• C-reactive protein;
  • mortality;
  • prognosis;
  • renal cell carcinoma



C-reactive protein (CRP) represents a promising prognostic variable in patients with sporadic renal cell carcinoma (RCC). It was hypothesized that CRP can improve the prognostic ability of standard RCC-specific mortality (RCC-SM) predictors in patients treated with nephrectomy for all stages of RCC.


Radical nephrectomy was performed in 314 patients from 2 European centers. Life table, Kaplan-Meier, and Cox regression analyses addressed RCC-SM. Covariates included age, gender, TNM stage, tumor size, Fuhrman grade, and histologic subtype.

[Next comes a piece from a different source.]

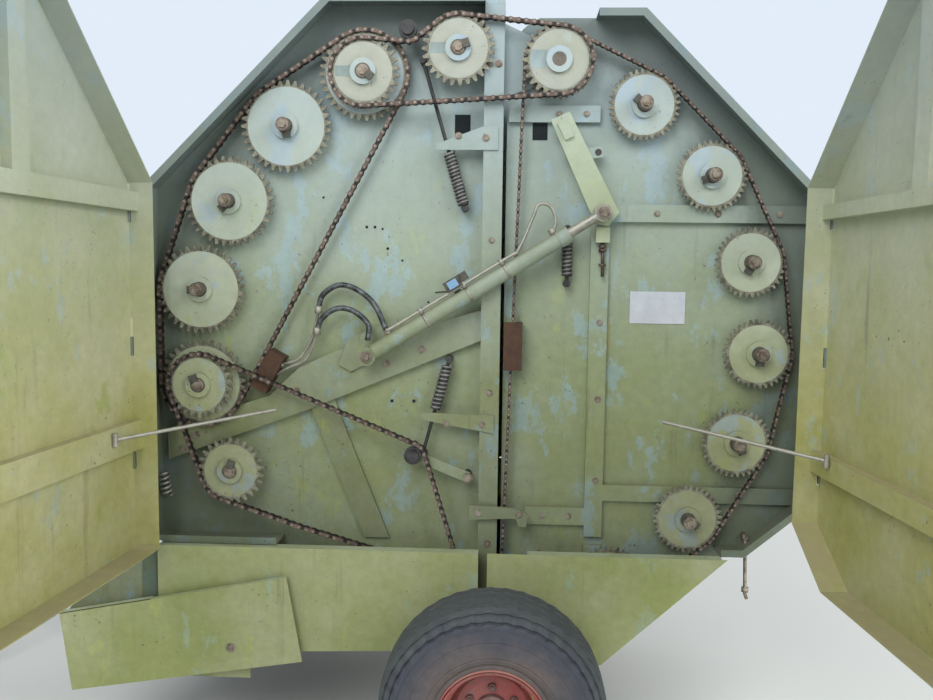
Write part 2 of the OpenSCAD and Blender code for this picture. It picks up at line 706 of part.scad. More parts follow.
// Drawbar: two tubes that meet at the eye, with its cross plate
bar_w = 90;
leg_root = [beam_x - 10, half_w - 130, beam_z];
leg_front = [eye_x + 330, 60, eye_z];
module leg(side) {
    a = [leg_root[0], side * leg_root[1], leg_root[2]];
    b = [leg_front[0], side * leg_front[1], leg_front[2]];
    v = b - a;
    translate(a) rotate([0, -atan2(v[2], norm([v[0], v[1]])), atan2(v[1], v[0])])
        translate([0, -bar_w / 2, -bar_w / 2]) cube([norm(v), bar_w, bar_w]);
}
module drawbar() {
    color(paint) difference() {
        union() {
            leg(1);
            leg(-1);
            translate([eye_x + 120, -70, eye_z - 45]) cube([260, 140, 90]);
            translate([eye_x + 20, -30, eye_z - 15]) cube([120, 60, 30]);
            translate([eye_x, 0, eye_z - 17]) cylinder(h = 34, d = 104);
            translate([beam_x - gap - 9, -half_w + 70, beam_z - 65]) cube([9, chamber_w - 140, 140]);
        }
        translate([eye_x, 0, eye_z - 30]) cylinder(h = 60, d = eye_bore);
        translate([beam_x - gap, -half_w, beam_z - 100]) cube([60, chamber_w, 200]);
    }
}

// Parking jack on the drawbar: fixed tube, sliding leg and foot
jack_x = eye_x + 430;
jack_arm = 67;
leg_slope = (leg_root[1] - leg_front[1]) / (leg_root[0] - leg_front[0]);
// Outer face of the left leg at x
function leg_side(x) = -leg_front[1] - (x - leg_front[0]) * leg_slope
    - bar_w / 2 * sqrt(1 + leg_slope * leg_slope);
jack_y = leg_side(jack_x + 30) - jack_arm - gap;
jack_top = eye_z + 330;
module jack_tube() {
    color(steel) {
        difference() {
            translate([jack_x, jack_y, eye_z - 210]) cylinder(h = jack_top - eye_z + 210, d = 70);
            translate([jack_x, jack_y, eye_z - 211]) cylinder(h = jack_top - eye_z + 191, d = 58.6);
        }
        translate([jack_x - 30, jack_y + 30, eye_z - 40]) cube([60, jack_arm - 30, 80]);
        translate([jack_x, jack_y, jack_top]) cylinder(h = 24, d = 84);
        bar([jack_x, jack_y, jack_top + 30], [jack_x - 120, jack_y - 60, jack_top + 30], 16);
    }
}
module jack_leg() {
    color(steel) {
        translate([jack_x, jack_y, -chamber_z + 4]) cylinder(h = eye_h - 74, d = 58);
        translate([jack_x - 80, jack_y - 70, -chamber_z]) cube([160, 140, 10]);
    }
}

// Drive line: input shaft, bevel gearbox on its plate and cross shaft to the left cabinet
box_pt = [-body_x - 123, 0, beam_z + 140];
leg_top = beam_z + 36;
nose_end = 178;
input_d = 35;
shaft_out = 82;
module gearbox() {
    color(dark) {
        translate([box_pt[0] - 110, -110, leg_top + 13]) cube([220, 220, 200]);
        translate([box_pt[0] - nose_end + 70, 0, box_pt[2]]) rotate([0, -90, 0])
            cylinder(h = 70, d = 120);
        translate([box_pt[0] - nose_end + 8, 0, box_pt[2]]) rotate([0, -90, 0])
            cylinder(h = shaft_out + 8, d = input_d);
        translate([box_pt[0], -lip_y + 20, box_pt[2]]) rotate([-90, 0, 0])
            cylinder(h = lip_y - 20 - 108, d = 70);
    }
    color(paint) {
        translate([box_pt[0] - 100, -440, leg_top + 3]) cube([200, 880, 10.5]);
        translate([box_pt[0] - 60, -lip_y + 3, box_pt[2] - 75])
            cube([-body_x - box_pt[0] + 60 - gap, cabinet_d - 10, 180]);
    }
}

// Twine box on the front of the chamber
box_d = 343;
module twine_box() {
    color(paint) {
        translate([-body_x - box_d, -half_w + 80, 30])
            cube([box_d + 2 - gap, chamber_w - 160, 380]);
        translate([-body_x - box_d - 10, -half_w + 70, 410])
            cube([box_d + 12 - gap, chamber_w - 140, 22]);
    }
}

// Pickup: side plates, reel with tines, strippers and lift arms
reel = [-body_x - 33, -bottom + 45];
reel_r = 205;
pick_y = wall_y + 122;
guard_y = pick_y + 47;
pick_tube = pick_pivot + [-120, -55];
band_r = 125;
module pickup_frame() {
    color(paint) {
        both_sides() {
            upright(-guard_y, 4) translate(reel) polygon([[-261, 96], [518, 244], [570, -48],
                [-224, -175]]);
            upright(-pick_y, 4) union() {
                translate(reel) circle(r = band_r + 8);
                translate([reel[0], reel[1] - band_r - 8]) square([pick_tube[0] + 50 - reel[0],
                    2 * band_r + 40]);
            }
            for (z = [40, -60]) translate([reel[0] - 60, -guard_y + 3, reel[1] + z])
                cube([50, guard_y - pick_y - 2, 6]);
            difference() {
                upright(-ear_y + 14, 9) translate(pick_pivot) polygon([[-80, -50], [-80, -10],
                    [-10, 28], [25, 15], [25, -18], [-10, -28]]);
                translate([pick_pivot[0], 0, pick_pivot[1]]) rotate([90, 0, 0])
                    cylinder(h = 700, d = pivot_d);
            }
            translate([pick_pivot[0], -ear_y - 4, pick_pivot[1]]) rotate([-90, 0, 0])
                cylinder(h = 27, d = pivot_d);
            translate([reel[0], -pick_y + 1, reel[1]]) rotate([-90, 0, 0]) difference() {
                cylinder(h = 36, d = 110);
                translate([0, 0, -1]) cylinder(h = 38, d = 40 + 2 * gap);
            }
        }
        translate([pick_tube[0], -pick_y + 2, pick_tube[1]]) cube([50, 2 * pick_y - 4, 50]);
        translate([pick_tube[0], -pick_y + 2, reel[1] - band_r - 6])
            cube([24, 2 * pick_y - 4, 30]);
    }
}
module strippers() {
    color(steel) for (i = [-9:9])
        translate([0, i * 68 + 12, 0]) rotate([90, 0, 0]) linear_extrude(24) difference() {
            union() {
                translate(reel) circle(r = band_r);
                translate([reel[0], reel[1] - band_r])
                    square([pick_tube[0] - gap - reel[0], 2 * band_r]);
            }
            translate(reel) circle(r = band_r - 4);
            translate([reel[0], reel[1] - band_r + 4]) square([900, 2 * band_r - 8]);
        }
}
module reel_body() {
    color(dark) {
        translate([reel[0], -pick_y + 45, reel[1]]) rotate([-90, 0, 0])
            cylinder(h = 2 * pick_y - 90, d = 120);
        translate([reel[0], -pick_y + 8, reel[1]]) rotate([-90, 0, 0])
            cylinder(h = 2 * pick_y - 16, d = 40);
        for (i = [-9.5:9.5], a = [45, 135, 225, 315])
            translate([reel[0], i * 68, reel[1]]) rotate([0, a, 0]) cylinder(h = reel_r, d = 7);
    }
}

// Road wheel: ribbed tyre, rim and hub, at side -1 left or 1 right
groove = 12;
module tyre_profile() {
    r = tyre_d / 2;
    w = tyre_w / 2;
    b = rim_d / 2 - 11.5;
    difference() {
        polygon([[b, -w + 22], [b + 30, -w + 14], [r - 100, -w], [r - 62, -w + 3], [r - 30, -w + 17],
            [r - 10, -w + 40], [r, -w + 76], [r, w - 76], [r - 10, w - 40], [r - 30, w - 17],
            [r - 62, w - 3], [r - 100, w], [b + 30, w - 14], [b, w - 22]]);
        for (y = [-69, -23, 23, 69]) translate([r - groove, y - groove / 2]) square([30, groove]);
    }
}
module wheel() {
    color("#3a3a3a") rotate([90, 0, 0]) rotate_extrude($fn = 90) tyre_profile();
}
module rim(side) {
    color("#8e2f26") rotate([90, 0, 0]) {
        difference() {
            union() {
                rotate_extrude() polygon([[rim_d / 2 - 24, -tyre_w / 2 + 24],
                    [rim_d / 2, -tyre_w / 2 + 10], [rim_d / 2, -tyre_w / 2 + 18],
                    [rim_d / 2 - 12.3, -tyre_w / 2 + 21.6], [rim_d / 2 - 12.3, tyre_w / 2 - 21.6],
                    [rim_d / 2, tyre_w / 2 - 18], [rim_d / 2, tyre_w / 2 - 10],
                    [rim_d / 2 - 24, tyre_w / 2 - 24]]);
                translate([0, 0, -12]) cylinder(h = 12, r = rim_d / 2 - 20);
                translate([0, 0, -60]) cylinder(h = 110, d = 110);
            }
            translate([0, 0, -70]) cylinder(h = 140, d = 50 + 2 * gap);
            for (a = [0:60:300]) rotate([0, 0, a]) translate([102, 0, -30]) cylinder(h = 60, d = 17);
        }
    }
}
module at_wheel(side) {
    translate([wheel_x, side * wheel_y, axle_z]) mirror([0, side > 0 ? 1 : 0, 0]) children();
}

// Hooks, stays' eyes and small parts
module latch_hook() {
    y = -wall_y - post_d - 22;
    color(paint) upright(y, 12) translate([0, -cabinet_floor]) polygon([[-8, 144], [150, 136],
        [190, 116], [186, 74], [160, 74], [150, 102], [-8, 94]]);
    color(dark) translate([10, y + 12, -cabinet_floor + 116]) rotate([-90, 0, 0])
        cylinder(h = 10 - gap, d = 24);
}

module front_wall_left() color(paint) {
    floor_slot(bend_pt[0] - 100, 40) front_wall();
    hinge_lugs(-1, hinge_zs);
}
module front_wall_right() mirror([0, 1, 0]) front_wall_left();
module tail_wall_left() color(paint) {
    floor_slot(90, ring(tail_angles[6])[0] + 100) tail_wall();
    hinge_lugs(1, rear_hinge_zs);
}
module tail_wall_right() mirror([0, 1, 0]) tail_wall_left();

module wall_beams() {
    side_beams();
    both_sides() cylinder_mount();
    latch_hook();
}
module lever_arms() color(paint) both_sides() lever_arm();
module skirts_front() color(paint) both_sides() skirt_front();
module skirts_rear() color(paint) both_sides() skirt_rear();
module barrel_left() barrel();
module barrel_right() mirror([0, 1, 0]) barrel();
module rod_left() rod();
module rod_right() mirror([0, 1, 0]) rod();
module door_front_left() color(paint) open_front(front_door_open) front_door();
module door_rear_left() color(paint) open_rear(rear_door_open) rear_door();
module door_front_right() color(paint) mirror([0, 1, 0]) front_door();
module door_rear_right() color(paint) mirror([0, 1, 0]) rear_door();
module stay_front_left() stay(front_stay_pt, front_stay_z, front_stay_end);
module stay_rear_left() stay(rear_stay_pt, rear_stay_z, rear_stay_end);
module tyre_left() at_wheel(-1) wheel();
module tyre_right() at_wheel(1) wheel();
module rim_left() at_wheel(-1) rim(-1);
module rim_right() at_wheel(1) rim(1);

from_eye() front_wall_left();
from_eye() front_wall_right();
from_eye() main_frame();
from_eye() wall_beams();
from_eye() front_sheet();
from_eye() skirts_front();
from_eye() axle();
from_eye() drawbar();
from_eye() jack_tube();
from_eye() jack_leg();
from_eye() gearbox();
from_eye() twine_box();
from_eye() front_rollers();
from_eye() front_sprockets();
from_eye() chain_top();
from_eye() chain_front();
from_eye() chain_low();
from_eye() front_tensioners();
from_eye() tail_wall_left();
from_eye() tail_wall_right();
from_eye() tail_shell();
from_eye() tail_rollers();
from_eye() tail_sprockets();
from_eye() chain_tail();
from_eye() tail_tensioners();
from_eye() tail_lamps();
from_eye() lever_arms();
from_eye() skirts_rear();
from_eye() barrel_left();
from_eye() barrel_right();
from_eye() rod_left();
from_eye() rod_right();
from_eye() door_front_left();
from_eye() door_rear_left();
from_eye() door_front_right();
from_eye() door_rear_right();
from_eye() stay_front_left();
from_eye() stay_rear_left();
from_eye() pickup_frame();
from_eye() strippers();
from_eye() reel_body();  // reel
from_eye() tyre_left();
from_eye() tyre_right();
from_eye() rim_left();
from_eye() rim_right();
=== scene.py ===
"""Looks of a round baler with a fixed roller chamber: weathered sheet steel, chains, springs, tyres."""

import math

import bmesh
import bpy
from mathutils import Matrix, Vector


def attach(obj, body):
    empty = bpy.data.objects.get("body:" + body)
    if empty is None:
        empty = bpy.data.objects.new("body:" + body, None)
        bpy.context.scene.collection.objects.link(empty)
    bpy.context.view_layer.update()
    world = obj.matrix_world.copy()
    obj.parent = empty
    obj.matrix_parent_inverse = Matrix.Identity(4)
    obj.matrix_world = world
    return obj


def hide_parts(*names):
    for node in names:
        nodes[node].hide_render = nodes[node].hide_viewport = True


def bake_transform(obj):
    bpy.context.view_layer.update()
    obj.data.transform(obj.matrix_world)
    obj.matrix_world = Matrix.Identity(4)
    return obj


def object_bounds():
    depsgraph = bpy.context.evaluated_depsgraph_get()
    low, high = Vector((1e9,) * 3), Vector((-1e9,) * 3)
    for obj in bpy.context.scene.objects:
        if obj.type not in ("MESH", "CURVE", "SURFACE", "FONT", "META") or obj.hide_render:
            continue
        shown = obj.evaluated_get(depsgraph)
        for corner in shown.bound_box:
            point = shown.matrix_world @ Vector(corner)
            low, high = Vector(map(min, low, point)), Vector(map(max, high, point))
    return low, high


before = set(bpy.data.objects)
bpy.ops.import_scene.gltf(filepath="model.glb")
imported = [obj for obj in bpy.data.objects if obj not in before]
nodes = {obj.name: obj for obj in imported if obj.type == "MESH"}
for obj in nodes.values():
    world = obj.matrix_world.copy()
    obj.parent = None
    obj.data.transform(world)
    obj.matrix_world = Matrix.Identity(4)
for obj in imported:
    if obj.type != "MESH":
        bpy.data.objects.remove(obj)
cad_box = [list(corner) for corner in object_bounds()]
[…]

The median survival of the cohort was 19.9 years. Age ranged from 10 to 77 years. Most patients were male (69%). T-stages were distributed as follows: T1-121 (38.7%), T2-45 (14.4%), T3-140 (44.7%), T4-7 (2.2%). CRP values ranged from 1.0 to 358.0 mg/L (mean 40.9, median 11.0 mg/L). In multivariable analyses, CRP was an independent predictor of RCC-SM (P = .003). The consideration of CRP in the multivariable model increased the predictive accuracy by 3.7% (P < .001). Moreover, the model with CRP performed 2.4% and 4.6% better than the UCLA Integrated Staging System (UISS) at, respectively, 2 and 5 years.


CRP represents an informative predictor of RCC-SM. Its routine use could allow better risk stratification and risk-adjusted follow-up of RCC patients. Cancer 2007. © 2007 American Cancer Society.